■ Your goal ■
Your task is to copy the stretch of lines in the records below that begins with the line containing "0.16), 0.35, 0.8)" and ends with the line containing "obj.matrix_parent_inverse = Matrix.Identity(4)", exactly as written, with nothing added.

■ Records supplied ■
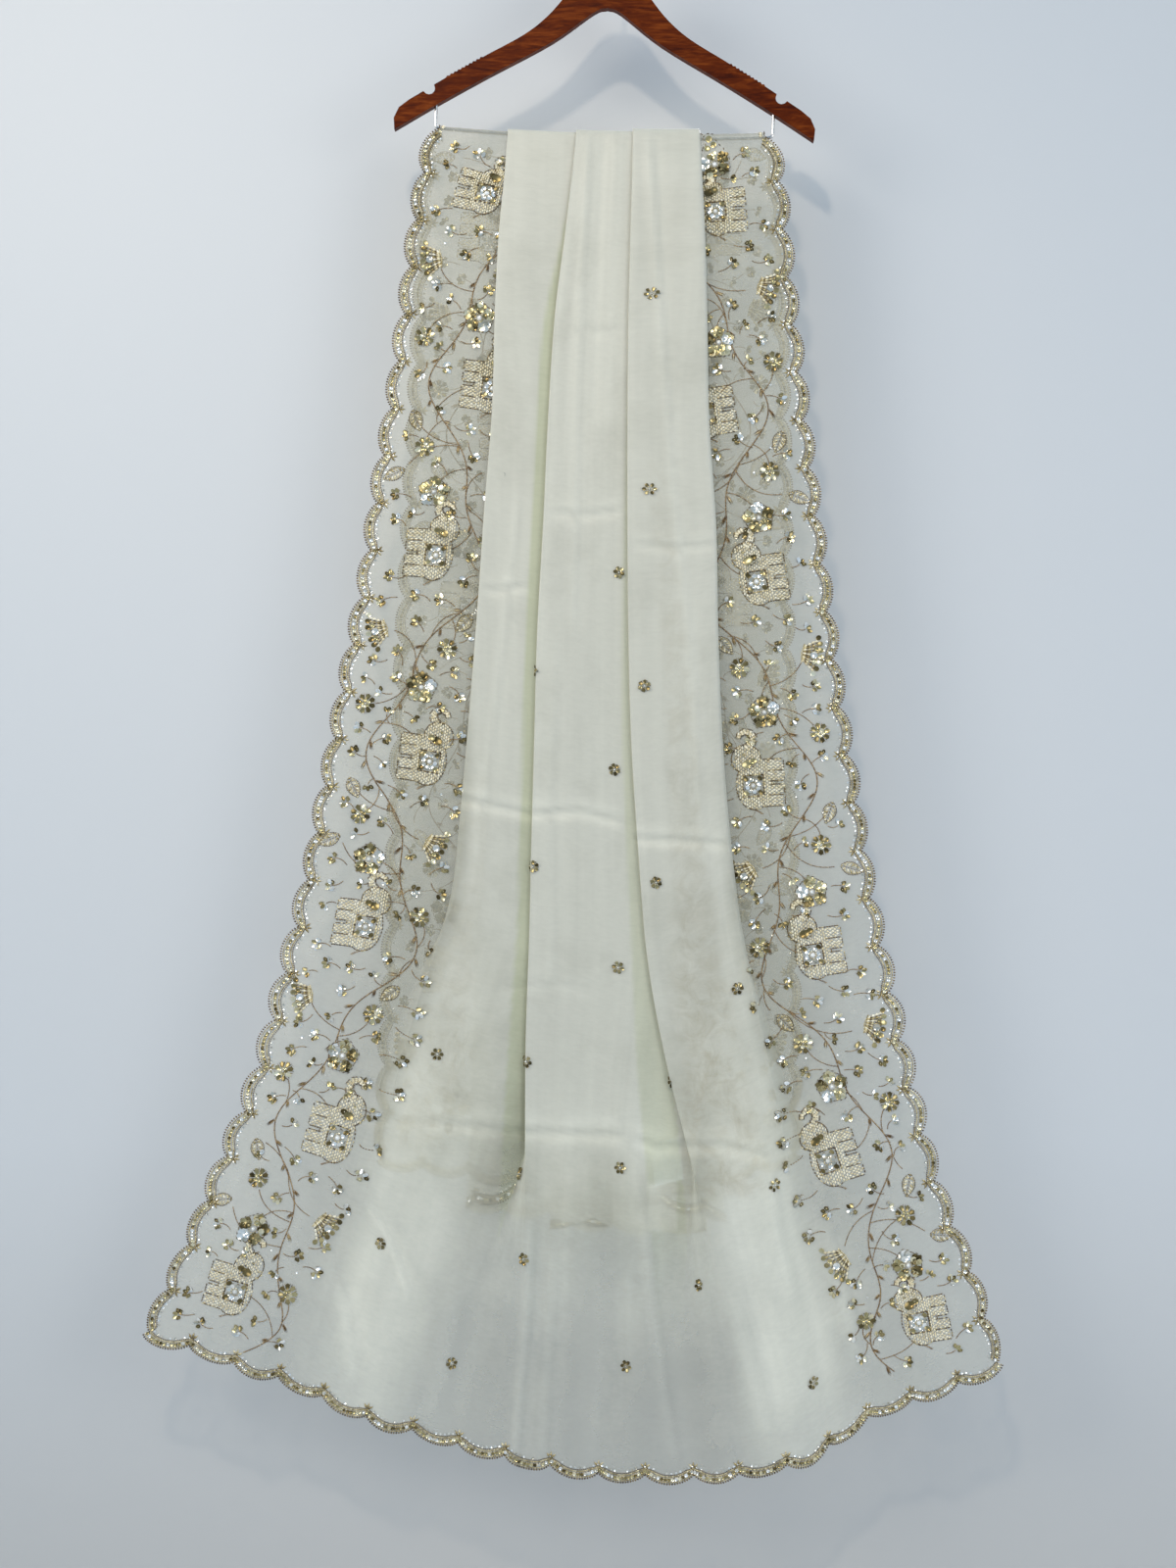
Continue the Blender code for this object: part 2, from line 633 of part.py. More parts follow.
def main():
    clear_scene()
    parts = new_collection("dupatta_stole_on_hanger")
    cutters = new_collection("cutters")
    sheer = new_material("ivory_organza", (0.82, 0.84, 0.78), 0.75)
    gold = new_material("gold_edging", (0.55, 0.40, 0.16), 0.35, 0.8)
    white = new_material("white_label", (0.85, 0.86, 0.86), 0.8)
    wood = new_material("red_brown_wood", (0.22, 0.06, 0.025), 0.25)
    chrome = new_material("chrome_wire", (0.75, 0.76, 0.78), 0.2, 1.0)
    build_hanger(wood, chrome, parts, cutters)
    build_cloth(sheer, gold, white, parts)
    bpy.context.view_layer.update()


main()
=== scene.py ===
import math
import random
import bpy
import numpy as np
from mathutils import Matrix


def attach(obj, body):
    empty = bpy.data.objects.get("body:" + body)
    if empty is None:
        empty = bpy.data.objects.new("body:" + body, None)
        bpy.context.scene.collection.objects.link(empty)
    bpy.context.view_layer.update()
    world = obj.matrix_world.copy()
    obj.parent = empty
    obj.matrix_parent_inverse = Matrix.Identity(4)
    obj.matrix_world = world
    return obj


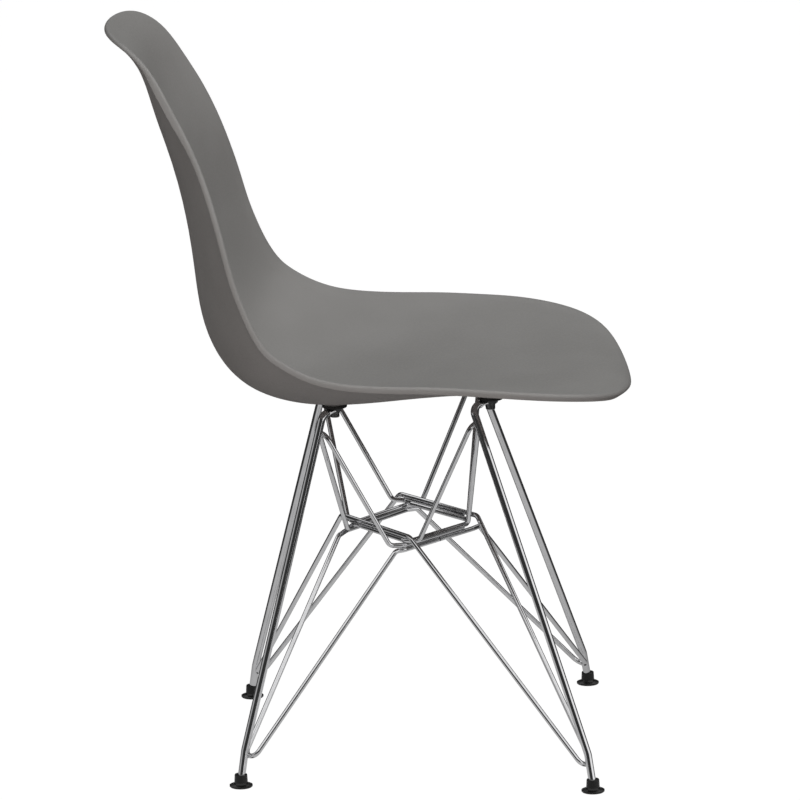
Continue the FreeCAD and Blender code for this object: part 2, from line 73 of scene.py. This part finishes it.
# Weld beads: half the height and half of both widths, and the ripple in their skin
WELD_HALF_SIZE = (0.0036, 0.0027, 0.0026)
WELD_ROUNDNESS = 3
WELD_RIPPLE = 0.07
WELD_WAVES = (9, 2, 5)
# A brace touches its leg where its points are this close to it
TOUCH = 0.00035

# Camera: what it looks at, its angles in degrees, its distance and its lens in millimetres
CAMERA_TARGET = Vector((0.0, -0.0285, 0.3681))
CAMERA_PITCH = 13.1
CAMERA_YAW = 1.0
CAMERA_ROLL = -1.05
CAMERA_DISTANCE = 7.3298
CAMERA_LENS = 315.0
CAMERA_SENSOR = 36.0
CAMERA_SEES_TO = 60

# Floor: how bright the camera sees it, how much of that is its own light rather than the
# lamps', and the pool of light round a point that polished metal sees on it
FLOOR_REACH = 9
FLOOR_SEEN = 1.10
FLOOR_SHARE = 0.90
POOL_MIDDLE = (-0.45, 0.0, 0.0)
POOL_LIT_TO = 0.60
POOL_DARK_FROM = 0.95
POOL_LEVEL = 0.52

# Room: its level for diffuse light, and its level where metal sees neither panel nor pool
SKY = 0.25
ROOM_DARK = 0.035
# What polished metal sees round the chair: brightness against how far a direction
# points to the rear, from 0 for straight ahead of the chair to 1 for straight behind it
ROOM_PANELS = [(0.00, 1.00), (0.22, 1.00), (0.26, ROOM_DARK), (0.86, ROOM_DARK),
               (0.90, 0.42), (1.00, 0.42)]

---

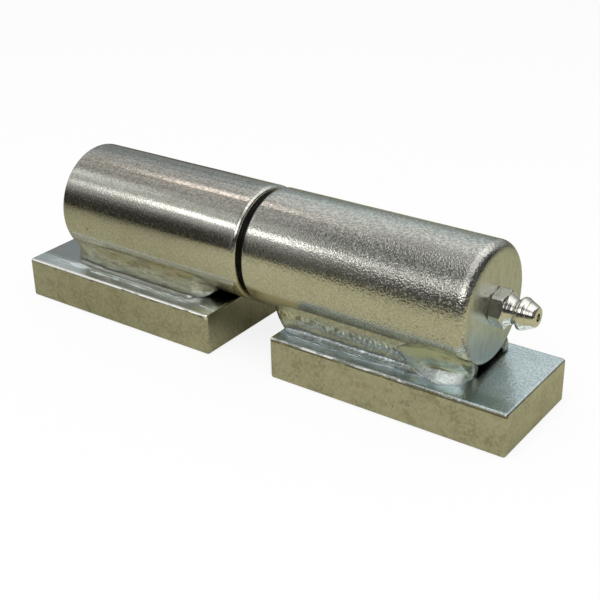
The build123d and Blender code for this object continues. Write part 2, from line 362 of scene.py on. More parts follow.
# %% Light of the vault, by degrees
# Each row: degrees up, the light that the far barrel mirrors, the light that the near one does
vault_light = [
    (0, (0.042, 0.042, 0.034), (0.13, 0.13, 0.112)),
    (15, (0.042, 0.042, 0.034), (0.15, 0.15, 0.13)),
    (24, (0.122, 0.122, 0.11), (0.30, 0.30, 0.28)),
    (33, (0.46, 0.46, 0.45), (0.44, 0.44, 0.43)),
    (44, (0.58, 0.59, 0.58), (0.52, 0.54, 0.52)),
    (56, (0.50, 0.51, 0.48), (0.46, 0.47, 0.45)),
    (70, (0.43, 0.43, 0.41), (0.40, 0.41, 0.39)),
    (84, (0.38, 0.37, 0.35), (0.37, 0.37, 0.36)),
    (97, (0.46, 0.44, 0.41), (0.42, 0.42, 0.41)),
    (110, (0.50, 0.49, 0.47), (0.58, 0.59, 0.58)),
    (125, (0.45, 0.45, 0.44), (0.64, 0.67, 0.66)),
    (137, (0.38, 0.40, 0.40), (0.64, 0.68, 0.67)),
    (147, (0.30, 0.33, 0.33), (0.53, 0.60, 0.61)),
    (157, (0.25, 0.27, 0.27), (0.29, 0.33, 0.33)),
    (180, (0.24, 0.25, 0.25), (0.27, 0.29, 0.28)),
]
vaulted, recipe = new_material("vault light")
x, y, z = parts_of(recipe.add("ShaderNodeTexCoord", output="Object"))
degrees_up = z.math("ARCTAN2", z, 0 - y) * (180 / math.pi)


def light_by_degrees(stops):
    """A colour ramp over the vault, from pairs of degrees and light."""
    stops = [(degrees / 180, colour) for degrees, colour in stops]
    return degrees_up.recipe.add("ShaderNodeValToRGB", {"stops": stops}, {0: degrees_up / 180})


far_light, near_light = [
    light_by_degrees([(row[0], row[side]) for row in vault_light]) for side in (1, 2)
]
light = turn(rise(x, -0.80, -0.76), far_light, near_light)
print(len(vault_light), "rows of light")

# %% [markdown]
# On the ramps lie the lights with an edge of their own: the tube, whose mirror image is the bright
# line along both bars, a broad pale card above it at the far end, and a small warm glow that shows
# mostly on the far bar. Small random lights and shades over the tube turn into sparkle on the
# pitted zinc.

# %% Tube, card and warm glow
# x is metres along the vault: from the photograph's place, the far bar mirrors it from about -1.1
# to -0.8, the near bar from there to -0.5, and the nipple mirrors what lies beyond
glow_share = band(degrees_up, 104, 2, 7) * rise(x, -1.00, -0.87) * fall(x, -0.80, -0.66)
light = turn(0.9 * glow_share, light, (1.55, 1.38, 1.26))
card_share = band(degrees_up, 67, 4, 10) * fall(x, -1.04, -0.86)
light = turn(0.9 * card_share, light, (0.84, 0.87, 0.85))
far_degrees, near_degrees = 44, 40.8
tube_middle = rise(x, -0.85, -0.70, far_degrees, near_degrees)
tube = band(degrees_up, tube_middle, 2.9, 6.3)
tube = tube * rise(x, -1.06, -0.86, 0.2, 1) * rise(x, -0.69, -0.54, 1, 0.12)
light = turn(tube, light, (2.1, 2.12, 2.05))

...

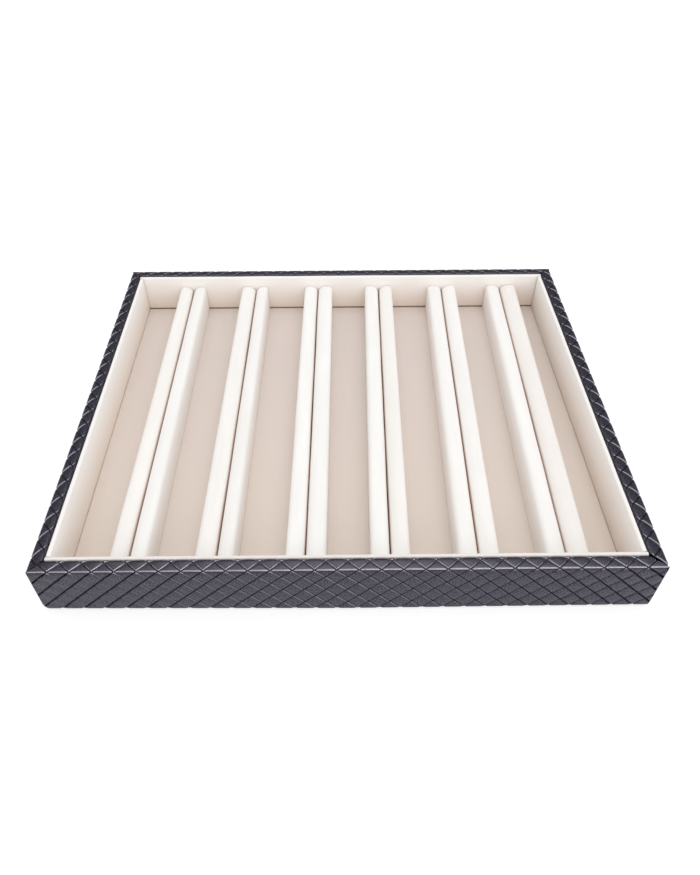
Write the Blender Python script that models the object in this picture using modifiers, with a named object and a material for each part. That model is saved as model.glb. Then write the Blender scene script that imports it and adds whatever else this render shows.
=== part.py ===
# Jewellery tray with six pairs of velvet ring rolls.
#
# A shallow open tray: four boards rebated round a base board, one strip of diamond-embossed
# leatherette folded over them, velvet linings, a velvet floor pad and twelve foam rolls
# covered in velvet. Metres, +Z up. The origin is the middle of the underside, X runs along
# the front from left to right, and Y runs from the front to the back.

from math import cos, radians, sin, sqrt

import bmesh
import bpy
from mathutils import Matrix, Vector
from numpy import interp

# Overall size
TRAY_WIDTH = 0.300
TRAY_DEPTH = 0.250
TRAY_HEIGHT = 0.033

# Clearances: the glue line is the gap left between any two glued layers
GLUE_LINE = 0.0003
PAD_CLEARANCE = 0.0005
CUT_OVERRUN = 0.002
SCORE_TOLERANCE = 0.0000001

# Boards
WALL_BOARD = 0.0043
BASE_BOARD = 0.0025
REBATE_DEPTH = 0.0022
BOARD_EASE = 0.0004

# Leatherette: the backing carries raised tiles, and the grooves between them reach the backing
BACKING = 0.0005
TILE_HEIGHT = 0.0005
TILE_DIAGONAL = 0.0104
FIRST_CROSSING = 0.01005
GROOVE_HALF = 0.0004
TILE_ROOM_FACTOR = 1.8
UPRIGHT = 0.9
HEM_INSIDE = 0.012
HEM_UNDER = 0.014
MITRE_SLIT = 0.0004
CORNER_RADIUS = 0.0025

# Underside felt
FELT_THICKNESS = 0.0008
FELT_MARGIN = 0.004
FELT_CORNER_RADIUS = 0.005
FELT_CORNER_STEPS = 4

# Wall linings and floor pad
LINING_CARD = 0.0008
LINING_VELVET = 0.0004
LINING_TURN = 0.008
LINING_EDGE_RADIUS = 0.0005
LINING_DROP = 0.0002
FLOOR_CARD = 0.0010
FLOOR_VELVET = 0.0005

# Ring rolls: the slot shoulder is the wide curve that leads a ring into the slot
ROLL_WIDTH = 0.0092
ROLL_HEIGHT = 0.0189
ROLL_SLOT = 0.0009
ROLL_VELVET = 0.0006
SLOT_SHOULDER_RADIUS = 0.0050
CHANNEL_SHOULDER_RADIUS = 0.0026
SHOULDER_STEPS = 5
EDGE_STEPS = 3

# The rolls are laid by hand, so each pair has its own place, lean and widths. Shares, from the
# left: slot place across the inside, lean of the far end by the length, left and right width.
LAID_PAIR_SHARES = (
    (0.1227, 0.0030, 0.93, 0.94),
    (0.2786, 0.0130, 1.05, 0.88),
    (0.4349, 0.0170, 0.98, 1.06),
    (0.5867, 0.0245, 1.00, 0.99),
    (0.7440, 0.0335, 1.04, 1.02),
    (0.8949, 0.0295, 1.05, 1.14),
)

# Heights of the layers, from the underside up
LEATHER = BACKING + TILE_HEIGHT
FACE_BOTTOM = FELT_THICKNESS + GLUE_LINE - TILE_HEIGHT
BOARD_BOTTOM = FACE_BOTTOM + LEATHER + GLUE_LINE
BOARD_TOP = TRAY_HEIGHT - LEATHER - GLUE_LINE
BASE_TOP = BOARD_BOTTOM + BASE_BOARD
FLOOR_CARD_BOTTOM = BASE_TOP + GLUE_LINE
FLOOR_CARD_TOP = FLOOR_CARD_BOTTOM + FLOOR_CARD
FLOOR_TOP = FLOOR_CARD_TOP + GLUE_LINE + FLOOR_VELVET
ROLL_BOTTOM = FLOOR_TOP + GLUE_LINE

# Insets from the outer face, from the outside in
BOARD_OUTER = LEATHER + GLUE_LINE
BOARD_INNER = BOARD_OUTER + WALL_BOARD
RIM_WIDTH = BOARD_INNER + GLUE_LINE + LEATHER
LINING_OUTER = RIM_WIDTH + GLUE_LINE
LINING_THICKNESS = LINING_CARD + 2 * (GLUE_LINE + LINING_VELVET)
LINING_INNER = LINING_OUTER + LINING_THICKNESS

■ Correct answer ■
    gold = new_material("gold_edging", (0.55, 0.40, 0.16), 0.35, 0.8)
    white = new_material("white_label", (0.85, 0.86, 0.86), 0.8)
    wood = new_material("red_brown_wood", (0.22, 0.06, 0.025), 0.25)
    chrome = new_material("chrome_wire", (0.75, 0.76, 0.78), 0.2, 1.0)
    build_hanger(wood, chrome, parts, cutters)
    build_cloth(sheer, gold, white, parts)
    bpy.context.view_layer.update()


main()
=== scene.py ===
import math
import random
import bpy
import numpy as np
from mathutils import Matrix


def attach(obj, body):
    empty = bpy.data.objects.get("body:" + body)
    if empty is None:
        empty = bpy.data.objects.new("body:" + body, None)
        bpy.context.scene.collection.objects.link(empty)
    bpy.context.view_layer.update()
    world = obj.matrix_world.copy()
    obj.parent = empty
    obj.matrix_parent_inverse = Matrix.Identity(4)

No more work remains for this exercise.